### Items from a dataset

.....

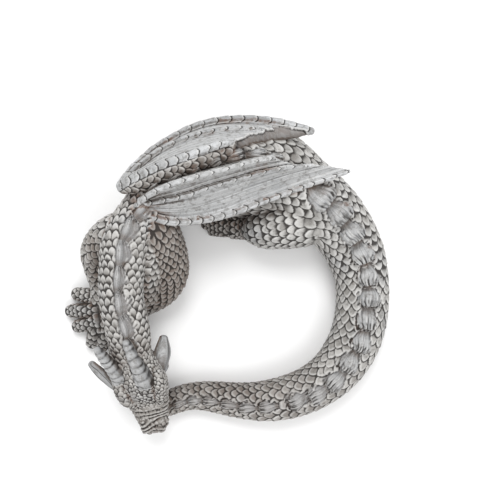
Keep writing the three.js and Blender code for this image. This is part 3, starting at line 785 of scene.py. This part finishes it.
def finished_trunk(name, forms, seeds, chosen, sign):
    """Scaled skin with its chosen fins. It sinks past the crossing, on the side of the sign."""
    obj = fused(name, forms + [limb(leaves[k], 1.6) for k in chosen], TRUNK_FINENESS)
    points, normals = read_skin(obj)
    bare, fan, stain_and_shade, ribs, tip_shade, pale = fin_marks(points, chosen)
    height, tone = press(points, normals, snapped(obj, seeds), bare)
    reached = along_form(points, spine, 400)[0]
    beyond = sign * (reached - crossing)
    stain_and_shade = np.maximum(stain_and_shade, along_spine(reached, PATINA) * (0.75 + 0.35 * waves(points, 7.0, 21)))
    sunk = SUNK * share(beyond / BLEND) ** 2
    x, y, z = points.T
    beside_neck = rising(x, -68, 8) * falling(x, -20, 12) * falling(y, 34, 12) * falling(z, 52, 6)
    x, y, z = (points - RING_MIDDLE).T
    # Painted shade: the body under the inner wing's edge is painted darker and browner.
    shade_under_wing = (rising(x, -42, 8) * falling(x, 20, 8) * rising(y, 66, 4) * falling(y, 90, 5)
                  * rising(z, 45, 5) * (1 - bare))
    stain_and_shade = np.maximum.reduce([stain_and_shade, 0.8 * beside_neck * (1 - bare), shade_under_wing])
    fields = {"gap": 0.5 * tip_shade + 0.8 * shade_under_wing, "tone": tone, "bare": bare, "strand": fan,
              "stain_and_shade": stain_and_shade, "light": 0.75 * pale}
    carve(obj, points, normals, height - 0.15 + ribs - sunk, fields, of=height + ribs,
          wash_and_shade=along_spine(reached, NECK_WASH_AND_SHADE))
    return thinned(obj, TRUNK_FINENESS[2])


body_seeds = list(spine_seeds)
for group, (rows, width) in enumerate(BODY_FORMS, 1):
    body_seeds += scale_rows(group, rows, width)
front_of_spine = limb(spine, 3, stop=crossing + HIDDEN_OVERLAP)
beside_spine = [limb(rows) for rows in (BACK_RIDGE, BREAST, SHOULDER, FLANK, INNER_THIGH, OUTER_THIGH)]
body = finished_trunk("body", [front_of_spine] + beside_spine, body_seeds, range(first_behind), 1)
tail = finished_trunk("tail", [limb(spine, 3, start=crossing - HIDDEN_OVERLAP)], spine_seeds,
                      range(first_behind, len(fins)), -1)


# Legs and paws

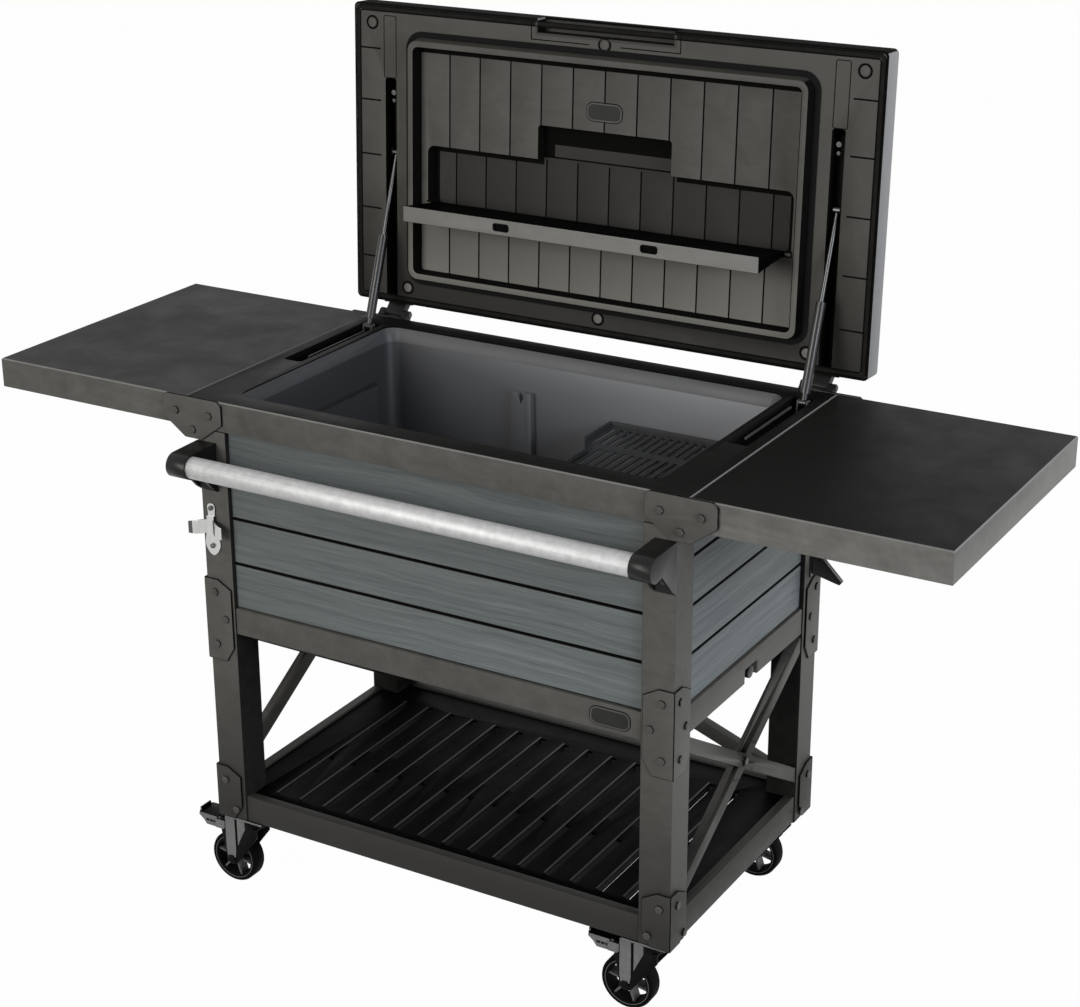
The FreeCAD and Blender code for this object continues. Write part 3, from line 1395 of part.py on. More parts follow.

.....

Would you write down every record again, exactly?

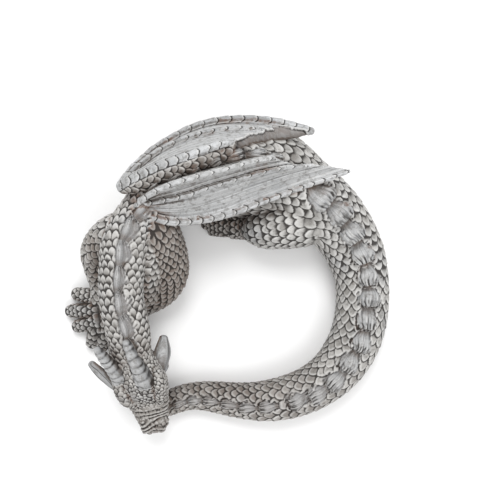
Keep writing the three.js and Blender code for this image. This is part 3, starting at line 785 of scene.py. This part finishes it.
def finished_trunk(name, forms, seeds, chosen, sign):
    """Scaled skin with its chosen fins. It sinks past the crossing, on the side of the sign."""
    obj = fused(name, forms + [limb(leaves[k], 1.6) for k in chosen], TRUNK_FINENESS)
    points, normals = read_skin(obj)
    bare, fan, stain_and_shade, ribs, tip_shade, pale = fin_marks(points, chosen)
    height, tone = press(points, normals, snapped(obj, seeds), bare)
    reached = along_form(points, spine, 400)[0]
    beyond = sign * (reached - crossing)
    stain_and_shade = np.maximum(stain_and_shade, along_spine(reached, PATINA) * (0.75 + 0.35 * waves(points, 7.0, 21)))
    sunk = SUNK * share(beyond / BLEND) ** 2
    x, y, z = points.T
    beside_neck = rising(x, -68, 8) * falling(x, -20, 12) * falling(y, 34, 12) * falling(z, 52, 6)
    x, y, z = (points - RING_MIDDLE).T
    # Painted shade: the body under the inner wing's edge is painted darker and browner.
    shade_under_wing = (rising(x, -42, 8) * falling(x, 20, 8) * rising(y, 66, 4) * falling(y, 90, 5)
                  * rising(z, 45, 5) * (1 - bare))
    stain_and_shade = np.maximum.reduce([stain_and_shade, 0.8 * beside_neck * (1 - bare), shade_under_wing])
    fields = {"gap": 0.5 * tip_shade + 0.8 * shade_under_wing, "tone": tone, "bare": bare, "strand": fan,
              "stain_and_shade": stain_and_shade, "light": 0.75 * pale}
    carve(obj, points, normals, height - 0.15 + ribs - sunk, fields, of=height + ribs,
          wash_and_shade=along_spine(reached, NECK_WASH_AND_SHADE))
    return thinned(obj, TRUNK_FINENESS[2])


body_seeds = list(spine_seeds)
for group, (rows, width) in enumerate(BODY_FORMS, 1):
    body_seeds += scale_rows(group, rows, width)
front_of_spine = limb(spine, 3, stop=crossing + HIDDEN_OVERLAP)
beside_spine = [limb(rows) for rows in (BACK_RIDGE, BREAST, SHOULDER, FLANK, INNER_THIGH, OUTER_THIGH)]
body = finished_trunk("body", [front_of_spine] + beside_spine, body_seeds, range(first_behind), 1)
tail = finished_trunk("tail", [limb(spine, 3, start=crossing - HIDDEN_OVERLAP)], spine_seeds,
                      range(first_behind, len(fins)), -1)


# Legs and paws

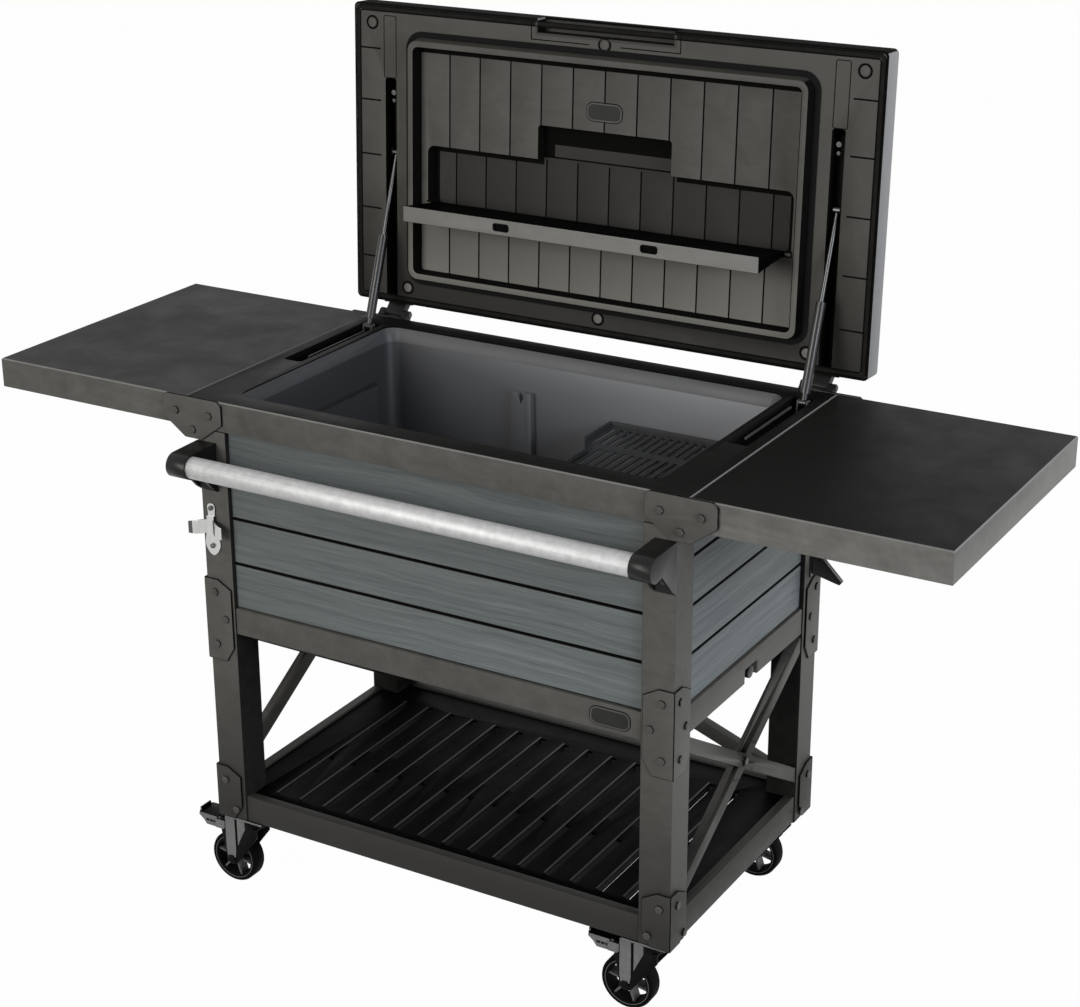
The FreeCAD and Blender code for this object continues. Write part 3, from line 1395 of part.py on. More parts follow.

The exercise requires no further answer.